# [Given material]
———
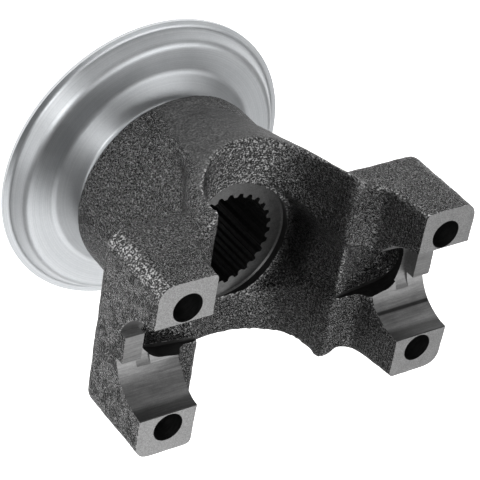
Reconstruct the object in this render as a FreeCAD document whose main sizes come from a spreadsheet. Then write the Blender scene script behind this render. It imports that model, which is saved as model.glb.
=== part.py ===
import FreeCAD, Part
import math
import os
import Sketcher

# Pinion yoke: a cast yoke with two bearing ears and a dust shield pressed on its hub.
# Frame: Z is the spline axis, with the hub's end face at Z = 0 and the ears upward.
# X is the bearing axis, which runs through the four pads' plane.

doc = FreeCAD.newDocument("pinion_yoke")
sheet = doc.addObject("Spreadsheet::Sheet", "Sizes")

# Driving dimensions in mm, degrees or counts.
SIZES = (
    # Heights above the hub's end face
    ("pad_height", 90.0, "hub end to the pads and the bearing axis"),
    ("ear_depth", 24.4, "pads to the back of the ears, where the nuts sit"),
    ("washer_depth", 38.2, "pads down to the washer seat"),
    ("barrel_foot", 24.4, "hub end to the foot of the cast barrel"),
    # Bearing ears
    ("seat_length", 10.58, "locating tab to the ear's inner face"),
    ("tab_length", 5.12, "locating tab to the ear's outer face"),
    ("ear_width", 51.0, "width of an ear"),
    ("ear_corner", 4.0, "rounding of the ears' outer corners"),
    ("ear_edge", 2.0, "rounding of the ears' back edges"),
    ("ear_inside", 1.2, "rounding of the ears' inner corners"),
    ("ear_lean", 1.6, "lean of an ear's inner face from its root to the pads"),
    # Bearing seats
    ("cap_bore", 26.98, "diameter of the bearing caps"),
    ("saddle_break", 0.2, "chamfer between saddle and pads"),
    ("tab_span", 81.76, "span between the locating tabs"),
    ("tab_width", 7.6, "width of a locating tab"),
    ("tab_depth", 10.4, "pads down to the top of a tab"),
    ("relief_bore", 20.4, "diameter of the milled relief beside a tab"),
    ("relief_drop", 4.2, "pads down to the centre of that relief"),
    ("relief_width", 3.8, "width of that relief"),
    # Strap bolts
    ("bolt_inset", 3.19, "locating tab in to the holes"),
    ("bolt_pitch", 35.8, "hole spacing across one ear"),
    ("bolt_hole", 8.0, "diameter of the holes"),
    # Cast trough under each saddle
    ("trough_inset", 1.28, "locating tab in to the outer end of a trough"),
    ("trough_wide", 15.2, "width of a trough at the throat"),
    ("trough_narrow", 11.0, "width of a trough at its outer end"),
    ("trough_shallow", 15.8, "pads down to a trough's floor at the throat"),
    ("trough_deep", 21.0, "pads down to its floor at the outer end"),
    # Throat between the arms
    ("throat_drop", 18.2, "pads down to the centre of the throat"),
    ("crest_round", 3.2, "rounding from the throat up onto each ledge"),
    ("ledge_flat", 1.2, "flat of each ledge between its two roundings"),
    ("root_round", 4.8, "hollow rounding from the ledge up to that face"),
    # Webs at the two sides of the body
    ("shell_wall", 4.1, "wall of the webs round the throat"),
    ("column_width", 24.4, "width of the webs at the barrel"),
    ("column_top", 36.0, "hub end to where the webs start to spread"),
    ("web_foot", 26.0, "radius to the webs' sides at the barrel's foot"),
    ("web_head", 35.4, "radius to the webs' sides at the ledges"),
    # Hub
    ("barrel_radius", 27.3, "radius of the cast barrel"),
    ("barrel_round", 1.5, "rounding at the barrel's foot"),
    ("journal_bore", 44.4, "diameter of the seal journal"),
    ("shield_bore", 45.6, "diameter of the shield's seat on the hub"),
    ("shield_seat", 5.4, "length of that seat"),
    ("hub_break", 1.2, "chamfer at the hub's end"),
    # Nut space in the bottom of the throat
    ("washer_face", 35.8, "diameter of the washer seat"),
    ("washer_wall", 2.2, "height of the turned wall round the washer seat"),
    ("nut_step", 1.4, "width of the step at the top of that wall"),
    ("nut_flare", 3.4, "how much wider the nut space is at the ledges than at the step"),
    # Internal spline
    ("spline_minor", 26.34, "diameter over the tooth tips"),
    ("spline_major", 28.5, "diameter at the roots"),
    ("spline_count", 28, "number of teeth"),
    ("spline_lead", 1.6, "depth of the lead-in chamfer at the hub's end"),
    # Stamped dust shield
    ("sheet", 0.9, "thickness of the shield"),
    ("cone_radius", 29.6, "radius at the foot of the shield's cone"),
    ("collar_depth", 3.2, "barrel's foot down to the top of the cone"),
    ("cone_drop", 7.1, "barrel's foot down to the shield's flat"),
    ("wall_run", 2.5, "flat's edge out to the foot of the outer wall"),
    ("wall_drop", 4.4, "flat down to the rim"),
    ("rim_width", 1.75, "width of the rim outside that wall"),
    ("rim_radius", 41.95, "outer radius of the rim"),
)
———
# [Given exercise]
In the listing, find each line with the string "that" and copy it.

# [Solution to this exercise]
Reconstruct the object in this render as a FreeCAD document whose main sizes come from a spreadsheet. Then write the Blender scene script behind this render. It imports that model, which is saved as model.glb.
    ("relief_drop", 4.2, "pads down to the centre of that relief"),
    ("relief_width", 3.8, "width of that relief"),
    ("root_round", 4.8, "hollow rounding from the ledge up to that face"),
    ("shield_seat", 5.4, "length of that seat"),
    ("nut_step", 1.4, "width of the step at the top of that wall"),
    ("rim_width", 1.75, "width of the rim outside that wall"),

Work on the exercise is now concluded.